As the compere began to introduce me, three hours after most people had arrived, around two hundred people sat in the middle, looking as if they were waiting for me to start, while the other eight hundred shouted ‘Hey Kieran, they’ve run out o’ fucken’ Grolsch’ across the tables, threw peanuts at each other, and shrieked with laughter as they and fell over, like in a Hollywood depiction of eighteenth century sailors on a night in a tavern.
So I went on stage and surveyed this splendid testimony to disorder, aware that I might as well try to do a show to a flock of geese, and a few of them shouted “Fuck off you fucking Brit.” I battled, pointlessly, for maybe three or four interminable minutes, while a core of supporters in the middle yelled at the rest to keep quiet and the rest made it clear they wouldn’t and probably couldn’t. Maybe, I pondered, the two groups would start fighting, it would spill out onto the street, the troops would be called back and this comedy show would result in the breakdown of the ceasefire, and for the next hundred years rival factions would fire at each other and paint murals of me sloping off the stage.
“I used to come here when the war was raging,” I said, “And you were always friendly then. I think I preferred you how you were.”
And then I went backstage to collect my things and leave, and as I left the dressing room was greeted by someone I vaguely recognised. “Mark,” he said with a ripe Belfast baritone, “I’m Danny Morrison, trustee of the festival, and I can’t apologise enough for what went on tonight.”
“It’s fine, Danny,” I said.
“It’s not fine,” he argued, adding “Mark, I’d like to speak to you about what happened there.
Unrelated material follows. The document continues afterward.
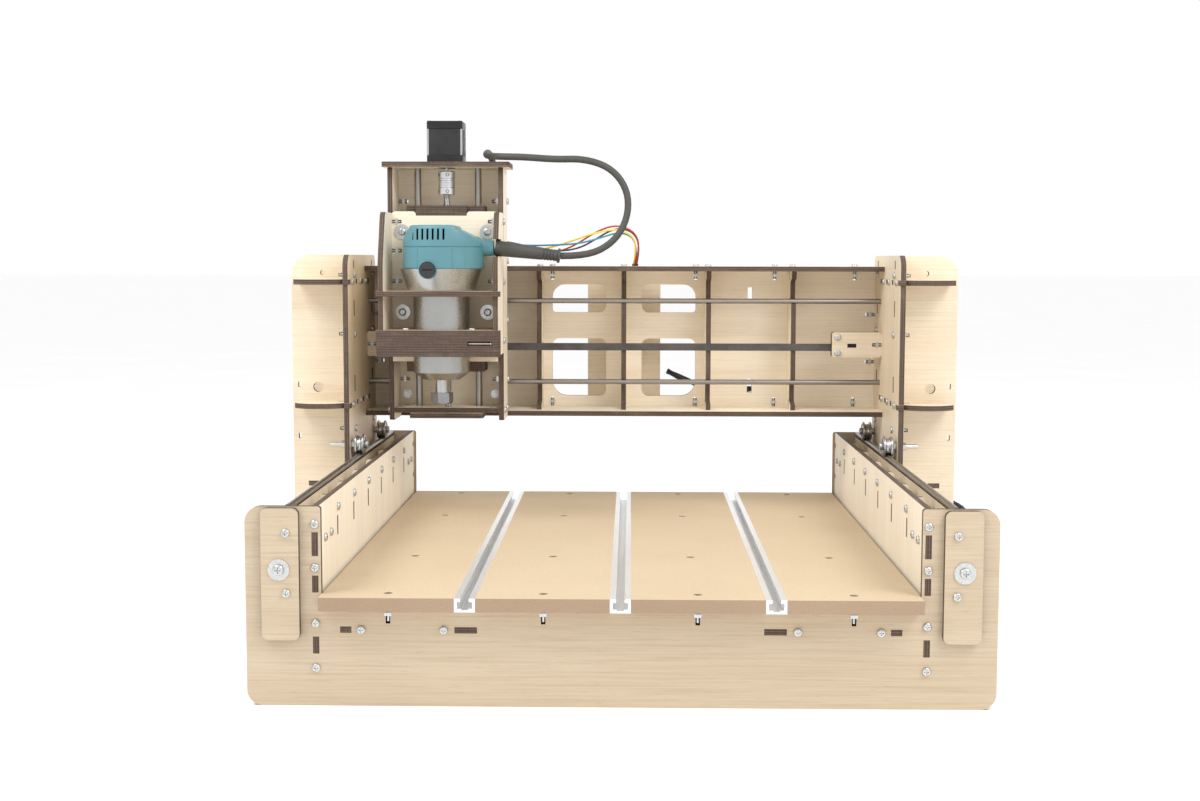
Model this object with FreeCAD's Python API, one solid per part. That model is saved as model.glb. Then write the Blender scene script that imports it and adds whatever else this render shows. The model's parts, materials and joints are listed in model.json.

Will you come into this room with me for just five minutes.”
And it was so hard not to smile, at the thought of whether in the past, there were people Danny had made a similar request to, who might have been slightly nervous about what could happen when they got in that room.
So we went in the room, and Danny said he was disgusted by the behaviour of the audience, who had no discipline and were “racist, there’s no other word for it – racist against you for being British.”
“Maybe a few of them were,” I said, “But mostly they were just drunk.” But secretly I thought “Of all the people asked to follow Danny Morrison into a room, I bet this is the only time the reason’s been to receive an apology for the Irish being anti-British.”
Politely, wth great charm, Danny offered to organise a taxi to take me back, and to accompany me until it came, so I didn’t face any more revelrie from the crowd who were now stumbling outside.
In a way the frustrations of the evening were signs of how positive the change in Belfast has been. Because it was just a show that went haywire, no different to how it might have happened anywhere, for the familiar reason that a community was encouraged to come to an event and get drunk.
“Where are you going?” said the taxi driver, incredulous that anyone from Andersonstown could possibly suggest the journey to the Newtownards Road in Protestant East Belfast. And he puffed and said “Jesus” a few times and tried to figure out which way was East.
But eventually I got in, and relayed the events of the night to my host, who just said “Oh dear, that’s a bad night when the safest option is to stand alone in a car park with a murderer.”